Saturday, February 26, 2011

The First Useless Tale

Greetings, people! You must be terribly bored, or a personal friend of mine who is humoring me. To the latter of those options, I say "what's up, guys?!" To the former, I apologize. If you're waiting for the fireworks, you might want to wait for Independence Day or try some satisfying adult entertainment. What you'll get here is the rambling account of life from someone who isn't too experienced at it -- yet.

I used to blog quite a bit in college. I fell away from it. I blogged for a few months when I got my first teaching job (which is still my current job and I imagine I'll talk about it a lot), but stress back then was high, so I fell away from that too. I fall a lot. Got the bruises to prove it.

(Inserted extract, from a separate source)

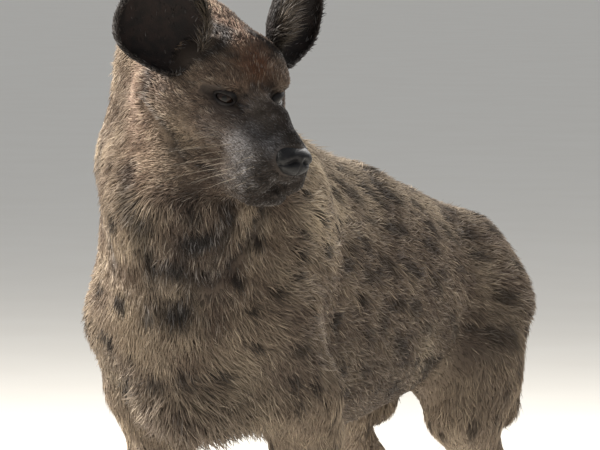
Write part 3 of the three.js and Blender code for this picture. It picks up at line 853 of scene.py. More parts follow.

In the professional world, I'm an English teacher. Out in real life and on the internets, I'm just plain old Sarah. I type how I talk, which is rapid-fire, loaded with sentence fragments, and chock-full-o-verbal ADHD. For instance, the current conversation I'm having with my friend Jen is that I've never seen a cashew shell. I'm sure cashews have shells. Don't all nuts have shells? But I've never seen the shell of a cashew. They come to us in those air-tight canisters pre-shelled. Husked? De-shelled? I don't know the correct term, but if you've ever wondered about the shell of a cashew, holla back! <hears a distant "woot" from the nether regions of the net>

But I digress...

Back on the subject of real life, I'm a single white female (yes, I went there), I have a cat named Jack (single AND a cat owner? Save it, haters!), I quote songs, movies, and TV to annoying excess, and I love music. I play a handful of instruments, namely violin, sax, and guitar, and I make the valiant attempt at singing. Singing, I might add, with the greatest women in the world. Enter shameless plug for Capital City Chorus.

But I digress again....

I don't know what I digressed from --excuse me, grammarians-- but I'm sure it's not important. What you'll get from me are the observations of life, silly stories, tales of success and woe from the world of teaching, and all of these will appear with annoying infrequency. You've been warned. Continue if you dare.